Exercise prompt:
Keep only the lines that hold the string "hidden", filtering out the rest of the entries below.

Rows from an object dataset
◇ ◇ ◇ ◇

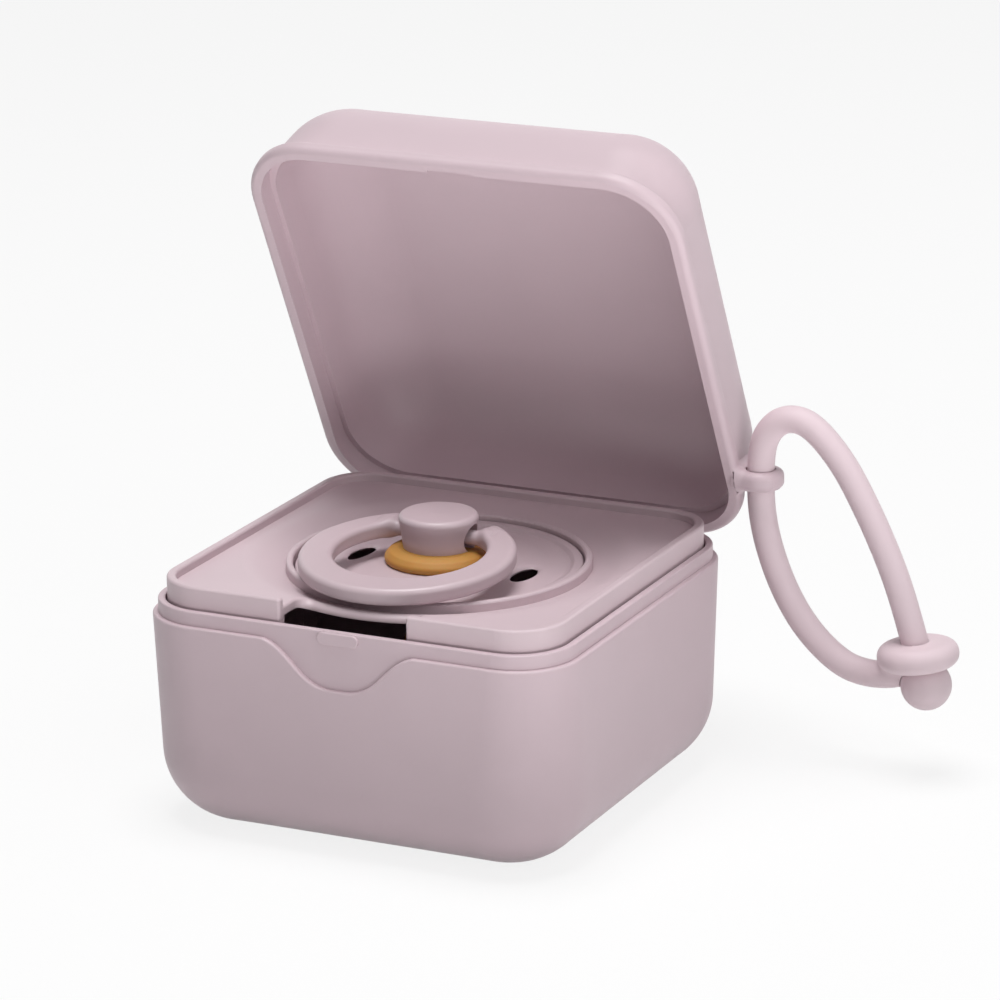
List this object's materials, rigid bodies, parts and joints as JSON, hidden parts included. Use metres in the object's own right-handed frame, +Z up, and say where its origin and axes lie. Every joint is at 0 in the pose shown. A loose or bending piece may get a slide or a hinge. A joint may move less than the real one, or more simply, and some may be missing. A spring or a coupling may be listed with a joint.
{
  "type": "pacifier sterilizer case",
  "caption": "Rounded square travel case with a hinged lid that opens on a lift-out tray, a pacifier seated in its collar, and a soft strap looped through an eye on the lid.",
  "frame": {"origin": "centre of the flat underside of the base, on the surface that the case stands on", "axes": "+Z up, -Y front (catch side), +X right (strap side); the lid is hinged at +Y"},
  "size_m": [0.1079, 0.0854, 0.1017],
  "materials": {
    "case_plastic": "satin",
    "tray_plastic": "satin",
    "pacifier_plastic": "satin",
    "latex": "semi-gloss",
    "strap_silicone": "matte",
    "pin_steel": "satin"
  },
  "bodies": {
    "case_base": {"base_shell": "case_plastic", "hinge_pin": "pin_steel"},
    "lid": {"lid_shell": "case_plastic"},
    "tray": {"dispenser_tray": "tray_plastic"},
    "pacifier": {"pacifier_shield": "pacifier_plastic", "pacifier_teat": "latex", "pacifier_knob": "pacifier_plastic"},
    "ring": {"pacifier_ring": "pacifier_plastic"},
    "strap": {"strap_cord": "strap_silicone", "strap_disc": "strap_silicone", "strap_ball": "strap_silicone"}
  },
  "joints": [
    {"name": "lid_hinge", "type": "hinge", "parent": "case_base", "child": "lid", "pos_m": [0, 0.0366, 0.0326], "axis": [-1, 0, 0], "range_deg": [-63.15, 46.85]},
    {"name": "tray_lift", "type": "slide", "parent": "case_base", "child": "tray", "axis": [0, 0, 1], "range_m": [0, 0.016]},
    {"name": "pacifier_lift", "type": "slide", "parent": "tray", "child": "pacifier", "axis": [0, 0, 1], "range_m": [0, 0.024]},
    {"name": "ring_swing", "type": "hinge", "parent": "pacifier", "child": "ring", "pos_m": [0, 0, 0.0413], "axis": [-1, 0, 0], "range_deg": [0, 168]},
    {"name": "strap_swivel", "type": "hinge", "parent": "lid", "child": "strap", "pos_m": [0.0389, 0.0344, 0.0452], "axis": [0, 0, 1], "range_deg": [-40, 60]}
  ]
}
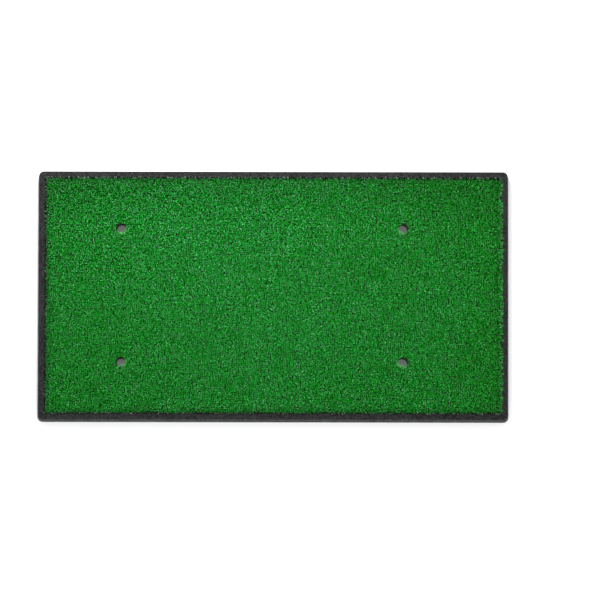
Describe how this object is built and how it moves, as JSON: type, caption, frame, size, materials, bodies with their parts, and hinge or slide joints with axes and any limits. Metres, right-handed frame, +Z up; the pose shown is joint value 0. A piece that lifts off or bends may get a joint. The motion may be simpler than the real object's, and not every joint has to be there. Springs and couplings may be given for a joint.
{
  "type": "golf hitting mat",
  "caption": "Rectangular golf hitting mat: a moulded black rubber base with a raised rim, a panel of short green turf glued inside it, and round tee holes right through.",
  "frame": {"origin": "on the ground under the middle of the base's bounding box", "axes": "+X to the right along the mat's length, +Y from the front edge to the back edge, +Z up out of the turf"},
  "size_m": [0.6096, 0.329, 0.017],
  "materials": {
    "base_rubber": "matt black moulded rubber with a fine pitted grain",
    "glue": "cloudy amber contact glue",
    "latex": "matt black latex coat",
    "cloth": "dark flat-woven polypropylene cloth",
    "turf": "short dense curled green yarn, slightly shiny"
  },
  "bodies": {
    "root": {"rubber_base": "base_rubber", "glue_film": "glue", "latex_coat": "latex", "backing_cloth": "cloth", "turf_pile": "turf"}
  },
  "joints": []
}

◇ ◇ ◇ ◇

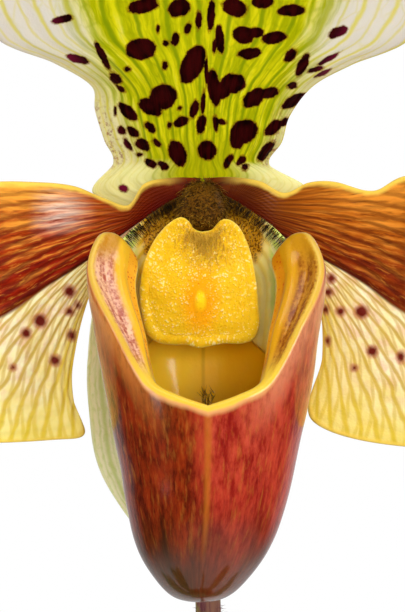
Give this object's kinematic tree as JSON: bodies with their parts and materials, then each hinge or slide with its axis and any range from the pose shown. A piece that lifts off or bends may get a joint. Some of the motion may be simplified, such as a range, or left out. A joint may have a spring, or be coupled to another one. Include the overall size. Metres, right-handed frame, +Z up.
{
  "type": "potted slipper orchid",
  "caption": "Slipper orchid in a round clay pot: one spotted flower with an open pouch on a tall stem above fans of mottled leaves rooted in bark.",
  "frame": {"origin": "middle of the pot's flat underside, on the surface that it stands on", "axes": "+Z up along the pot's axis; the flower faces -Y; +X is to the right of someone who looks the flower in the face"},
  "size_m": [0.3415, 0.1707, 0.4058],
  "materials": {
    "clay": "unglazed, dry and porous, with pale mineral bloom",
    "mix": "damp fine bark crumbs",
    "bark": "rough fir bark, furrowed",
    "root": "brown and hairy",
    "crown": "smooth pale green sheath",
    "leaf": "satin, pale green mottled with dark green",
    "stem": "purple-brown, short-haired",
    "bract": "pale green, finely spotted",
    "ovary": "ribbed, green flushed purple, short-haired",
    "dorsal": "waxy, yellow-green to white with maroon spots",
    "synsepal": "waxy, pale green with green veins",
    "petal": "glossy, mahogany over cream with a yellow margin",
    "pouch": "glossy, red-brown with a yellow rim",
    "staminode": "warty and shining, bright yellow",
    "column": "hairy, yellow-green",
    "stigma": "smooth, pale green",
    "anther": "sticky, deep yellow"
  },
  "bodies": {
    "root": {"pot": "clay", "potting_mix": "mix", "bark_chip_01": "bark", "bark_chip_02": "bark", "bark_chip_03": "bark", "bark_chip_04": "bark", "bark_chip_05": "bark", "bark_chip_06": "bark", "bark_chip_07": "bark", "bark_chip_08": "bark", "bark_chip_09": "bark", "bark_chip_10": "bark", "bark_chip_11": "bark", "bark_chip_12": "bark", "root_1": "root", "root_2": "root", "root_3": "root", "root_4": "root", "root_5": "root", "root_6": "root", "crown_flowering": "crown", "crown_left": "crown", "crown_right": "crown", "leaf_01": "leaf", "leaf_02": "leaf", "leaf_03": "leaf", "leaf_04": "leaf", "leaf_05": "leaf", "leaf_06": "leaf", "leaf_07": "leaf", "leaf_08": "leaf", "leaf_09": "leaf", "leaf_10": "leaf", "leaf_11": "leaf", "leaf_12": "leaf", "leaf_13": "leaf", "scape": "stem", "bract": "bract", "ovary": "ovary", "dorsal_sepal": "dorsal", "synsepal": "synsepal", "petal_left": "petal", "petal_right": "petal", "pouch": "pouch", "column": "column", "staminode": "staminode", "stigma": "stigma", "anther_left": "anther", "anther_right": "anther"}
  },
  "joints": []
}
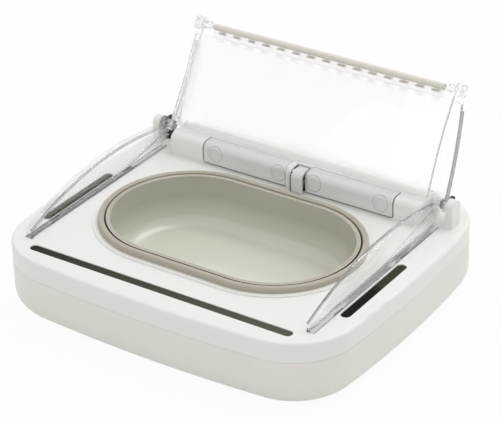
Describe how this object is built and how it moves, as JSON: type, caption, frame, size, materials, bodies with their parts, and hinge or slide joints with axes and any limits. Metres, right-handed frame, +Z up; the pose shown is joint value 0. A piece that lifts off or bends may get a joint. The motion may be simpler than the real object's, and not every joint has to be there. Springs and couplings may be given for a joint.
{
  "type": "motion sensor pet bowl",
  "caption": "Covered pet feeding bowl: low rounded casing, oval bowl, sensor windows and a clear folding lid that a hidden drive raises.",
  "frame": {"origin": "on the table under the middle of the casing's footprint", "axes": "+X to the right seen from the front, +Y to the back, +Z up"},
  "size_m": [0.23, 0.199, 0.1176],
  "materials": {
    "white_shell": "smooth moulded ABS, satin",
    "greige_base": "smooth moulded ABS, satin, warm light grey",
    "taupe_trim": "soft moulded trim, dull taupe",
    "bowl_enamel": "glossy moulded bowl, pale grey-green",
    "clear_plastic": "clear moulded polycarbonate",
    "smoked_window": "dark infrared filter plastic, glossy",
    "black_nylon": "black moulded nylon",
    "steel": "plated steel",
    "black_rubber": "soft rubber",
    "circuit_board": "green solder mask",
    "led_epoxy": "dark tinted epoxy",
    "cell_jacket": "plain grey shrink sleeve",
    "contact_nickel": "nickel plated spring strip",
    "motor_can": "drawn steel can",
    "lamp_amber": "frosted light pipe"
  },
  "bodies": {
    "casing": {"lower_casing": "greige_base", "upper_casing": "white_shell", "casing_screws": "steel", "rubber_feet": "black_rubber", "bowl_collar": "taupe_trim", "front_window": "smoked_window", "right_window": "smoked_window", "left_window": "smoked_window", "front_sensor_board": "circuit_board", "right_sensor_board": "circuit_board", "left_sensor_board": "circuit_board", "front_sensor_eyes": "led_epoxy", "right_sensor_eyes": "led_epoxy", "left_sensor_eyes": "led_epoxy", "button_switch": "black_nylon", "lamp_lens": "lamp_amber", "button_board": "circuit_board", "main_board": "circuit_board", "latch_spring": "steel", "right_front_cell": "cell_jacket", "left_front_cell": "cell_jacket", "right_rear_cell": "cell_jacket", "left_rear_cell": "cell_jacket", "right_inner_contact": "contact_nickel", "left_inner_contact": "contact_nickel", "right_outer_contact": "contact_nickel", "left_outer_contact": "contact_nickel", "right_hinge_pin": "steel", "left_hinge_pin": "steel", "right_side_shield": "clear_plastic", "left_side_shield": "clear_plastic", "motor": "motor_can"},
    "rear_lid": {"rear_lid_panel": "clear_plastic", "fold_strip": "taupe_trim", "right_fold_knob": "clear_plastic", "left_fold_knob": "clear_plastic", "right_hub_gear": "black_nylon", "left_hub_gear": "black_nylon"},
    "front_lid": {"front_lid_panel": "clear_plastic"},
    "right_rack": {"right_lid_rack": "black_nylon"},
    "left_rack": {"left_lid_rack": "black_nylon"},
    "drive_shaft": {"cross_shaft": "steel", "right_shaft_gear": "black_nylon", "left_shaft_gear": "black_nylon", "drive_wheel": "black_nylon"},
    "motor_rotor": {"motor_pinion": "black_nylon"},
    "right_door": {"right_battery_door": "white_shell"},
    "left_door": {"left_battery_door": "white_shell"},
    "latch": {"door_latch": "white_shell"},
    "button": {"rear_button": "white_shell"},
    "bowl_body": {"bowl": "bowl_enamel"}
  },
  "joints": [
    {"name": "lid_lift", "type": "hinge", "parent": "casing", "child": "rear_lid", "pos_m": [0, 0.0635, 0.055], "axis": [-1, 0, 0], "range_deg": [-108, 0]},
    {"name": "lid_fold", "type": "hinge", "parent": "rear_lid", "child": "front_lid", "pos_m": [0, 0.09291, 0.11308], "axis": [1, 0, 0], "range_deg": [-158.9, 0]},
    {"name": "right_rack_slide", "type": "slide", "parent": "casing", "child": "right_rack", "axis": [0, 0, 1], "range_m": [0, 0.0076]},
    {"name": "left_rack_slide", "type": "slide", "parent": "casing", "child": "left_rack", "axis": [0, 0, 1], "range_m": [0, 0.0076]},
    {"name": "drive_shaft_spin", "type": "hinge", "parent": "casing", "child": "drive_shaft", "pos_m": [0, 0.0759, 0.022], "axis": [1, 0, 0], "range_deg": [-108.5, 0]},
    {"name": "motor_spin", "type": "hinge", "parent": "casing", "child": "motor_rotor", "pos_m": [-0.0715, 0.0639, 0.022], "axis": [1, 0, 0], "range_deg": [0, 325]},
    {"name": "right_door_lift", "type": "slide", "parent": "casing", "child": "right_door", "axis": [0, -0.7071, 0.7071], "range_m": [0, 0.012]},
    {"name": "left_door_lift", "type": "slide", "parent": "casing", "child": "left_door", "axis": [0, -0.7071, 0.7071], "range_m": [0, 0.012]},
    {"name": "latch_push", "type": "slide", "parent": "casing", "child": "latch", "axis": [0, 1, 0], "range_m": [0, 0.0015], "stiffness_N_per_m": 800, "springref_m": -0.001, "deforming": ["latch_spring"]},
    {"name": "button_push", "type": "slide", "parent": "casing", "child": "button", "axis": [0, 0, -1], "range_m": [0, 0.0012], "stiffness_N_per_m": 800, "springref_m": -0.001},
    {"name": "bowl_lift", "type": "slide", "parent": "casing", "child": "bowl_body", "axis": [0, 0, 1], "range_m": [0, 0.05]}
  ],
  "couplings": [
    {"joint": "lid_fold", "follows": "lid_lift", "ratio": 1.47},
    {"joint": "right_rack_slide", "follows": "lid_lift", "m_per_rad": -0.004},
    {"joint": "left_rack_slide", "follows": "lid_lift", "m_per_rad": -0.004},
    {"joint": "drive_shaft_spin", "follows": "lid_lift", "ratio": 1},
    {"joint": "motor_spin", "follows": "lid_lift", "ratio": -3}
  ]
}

◇ ◇ ◇ ◇

Task result:
List this object's materials, rigid bodies, parts and joints as JSON, hidden parts included. Use metres in the object's own right-handed frame, +Z up, and say where its origin and axes lie. Every joint is at 0 in the pose shown. A loose or bending piece may get a slide or a hinge. A joint may move less than the real one, or more simply, and some may be missing. A spring or a coupling may be listed with a joint.
  "caption": "Covered pet feeding bowl: low rounded casing, oval bowl, sensor windows and a clear folding lid that a hidden drive raises.",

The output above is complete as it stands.